MATERIAL PROVIDED:
'''

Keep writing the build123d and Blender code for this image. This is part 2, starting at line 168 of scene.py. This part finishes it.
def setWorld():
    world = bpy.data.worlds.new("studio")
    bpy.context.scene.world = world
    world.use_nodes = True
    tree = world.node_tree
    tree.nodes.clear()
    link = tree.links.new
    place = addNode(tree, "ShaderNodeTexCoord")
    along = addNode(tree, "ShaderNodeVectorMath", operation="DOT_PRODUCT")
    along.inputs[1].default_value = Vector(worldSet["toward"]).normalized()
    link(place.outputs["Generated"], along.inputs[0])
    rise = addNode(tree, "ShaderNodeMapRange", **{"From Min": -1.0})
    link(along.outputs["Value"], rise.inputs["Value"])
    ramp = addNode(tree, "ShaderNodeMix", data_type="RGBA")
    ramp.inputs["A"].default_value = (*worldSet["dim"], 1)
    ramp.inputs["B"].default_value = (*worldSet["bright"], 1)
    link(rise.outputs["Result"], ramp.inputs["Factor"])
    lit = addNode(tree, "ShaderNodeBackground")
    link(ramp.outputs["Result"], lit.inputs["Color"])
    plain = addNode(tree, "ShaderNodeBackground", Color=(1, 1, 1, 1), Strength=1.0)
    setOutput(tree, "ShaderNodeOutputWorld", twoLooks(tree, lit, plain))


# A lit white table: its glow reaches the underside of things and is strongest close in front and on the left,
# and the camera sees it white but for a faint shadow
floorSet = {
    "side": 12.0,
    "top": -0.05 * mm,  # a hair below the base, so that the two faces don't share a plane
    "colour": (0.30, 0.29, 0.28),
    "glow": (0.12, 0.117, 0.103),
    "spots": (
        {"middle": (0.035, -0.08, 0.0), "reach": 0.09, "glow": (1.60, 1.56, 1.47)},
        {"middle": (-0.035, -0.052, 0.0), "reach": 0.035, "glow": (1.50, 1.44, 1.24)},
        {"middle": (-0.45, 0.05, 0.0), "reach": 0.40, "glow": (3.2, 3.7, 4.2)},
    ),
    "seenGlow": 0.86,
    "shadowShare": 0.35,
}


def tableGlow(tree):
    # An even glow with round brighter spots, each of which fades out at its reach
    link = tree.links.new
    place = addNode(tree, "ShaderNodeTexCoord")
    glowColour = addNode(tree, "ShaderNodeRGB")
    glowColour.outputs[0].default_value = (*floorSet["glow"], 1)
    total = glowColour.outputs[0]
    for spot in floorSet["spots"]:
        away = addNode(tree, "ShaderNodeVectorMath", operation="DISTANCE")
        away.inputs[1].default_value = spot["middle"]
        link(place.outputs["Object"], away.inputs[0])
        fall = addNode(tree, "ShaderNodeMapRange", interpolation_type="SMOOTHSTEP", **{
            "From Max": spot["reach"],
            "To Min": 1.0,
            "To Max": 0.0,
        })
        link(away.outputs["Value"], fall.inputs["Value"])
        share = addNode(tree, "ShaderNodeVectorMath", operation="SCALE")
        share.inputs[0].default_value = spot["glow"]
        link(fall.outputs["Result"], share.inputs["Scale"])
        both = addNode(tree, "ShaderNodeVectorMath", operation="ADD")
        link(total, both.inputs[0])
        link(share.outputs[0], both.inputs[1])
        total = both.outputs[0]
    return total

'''

TASK GOAL: From the listing above, reproduce all the lines exactly.

TASK OUTPUT:
Keep writing the build123d and Blender code for this image. This is part 2, starting at line 168 of scene.py. This part finishes it.
def setWorld():
    world = bpy.data.worlds.new("studio")
    bpy.context.scene.world = world
    world.use_nodes = True
    tree = world.node_tree
    tree.nodes.clear()
    link = tree.links.new
    place = addNode(tree, "ShaderNodeTexCoord")
    along = addNode(tree, "ShaderNodeVectorMath", operation="DOT_PRODUCT")
    along.inputs[1].default_value = Vector(worldSet["toward"]).normalized()
    link(place.outputs["Generated"], along.inputs[0])
    rise = addNode(tree, "ShaderNodeMapRange", **{"From Min": -1.0})
    link(along.outputs["Value"], rise.inputs["Value"])
    ramp = addNode(tree, "ShaderNodeMix", data_type="RGBA")
    ramp.inputs["A"].default_value = (*worldSet["dim"], 1)
    ramp.inputs["B"].default_value = (*worldSet["bright"], 1)
    link(rise.outputs["Result"], ramp.inputs["Factor"])
    lit = addNode(tree, "ShaderNodeBackground")
    link(ramp.outputs["Result"], lit.inputs["Color"])
    plain = addNode(tree, "ShaderNodeBackground", Color=(1, 1, 1, 1), Strength=1.0)
    setOutput(tree, "ShaderNodeOutputWorld", twoLooks(tree, lit, plain))


# A lit white table: its glow reaches the underside of things and is strongest close in front and on the left,
# and the camera sees it white but for a faint shadow
floorSet = {
    "side": 12.0,
    "top": -0.05 * mm,  # a hair below the base, so that the two faces don't share a plane
    "colour": (0.30, 0.29, 0.28),
    "glow": (0.12, 0.117, 0.103),
    "spots": (
        {"middle": (0.035, -0.08, 0.0), "reach": 0.09, "glow": (1.60, 1.56, 1.47)},
        {"middle": (-0.035, -0.052, 0.0), "reach": 0.035, "glow": (1.50, 1.44, 1.24)},
        {"middle": (-0.45, 0.05, 0.0), "reach": 0.40, "glow": (3.2, 3.7, 4.2)},
    ),
    "seenGlow": 0.86,
    "shadowShare": 0.35,
}


def tableGlow(tree):
    # An even glow with round brighter spots, each of which fades out at its reach
    link = tree.links.new
    place = addNode(tree, "ShaderNodeTexCoord")
    glowColour = addNode(tree, "ShaderNodeRGB")
    glowColour.outputs[0].default_value = (*floorSet["glow"], 1)
    total = glowColour.outputs[0]
    for spot in floorSet["spots"]:
        away = addNode(tree, "ShaderNodeVectorMath", operation="DISTANCE")
        away.inputs[1].default_value = spot["middle"]
        link(place.outputs["Object"], away.inputs[0])
        fall = addNode(tree, "ShaderNodeMapRange", interpolation_type="SMOOTHSTEP", **{
            "From Max": spot["reach"],
            "To Min": 1.0,
            "To Max": 0.0,
        })
        link(away.outputs["Value"], fall.inputs["Value"])
        share = addNode(tree, "ShaderNodeVectorMath", operation="SCALE")
        share.inputs[0].default_value = spot["glow"]
        link(fall.outputs["Result"], share.inputs["Scale"])
        both = addNode(tree, "ShaderNodeVectorMath", operation="ADD")
        link(total, both.inputs[0])
        link(share.outputs[0], both.inputs[1])
        total = both.outputs[0]
    return total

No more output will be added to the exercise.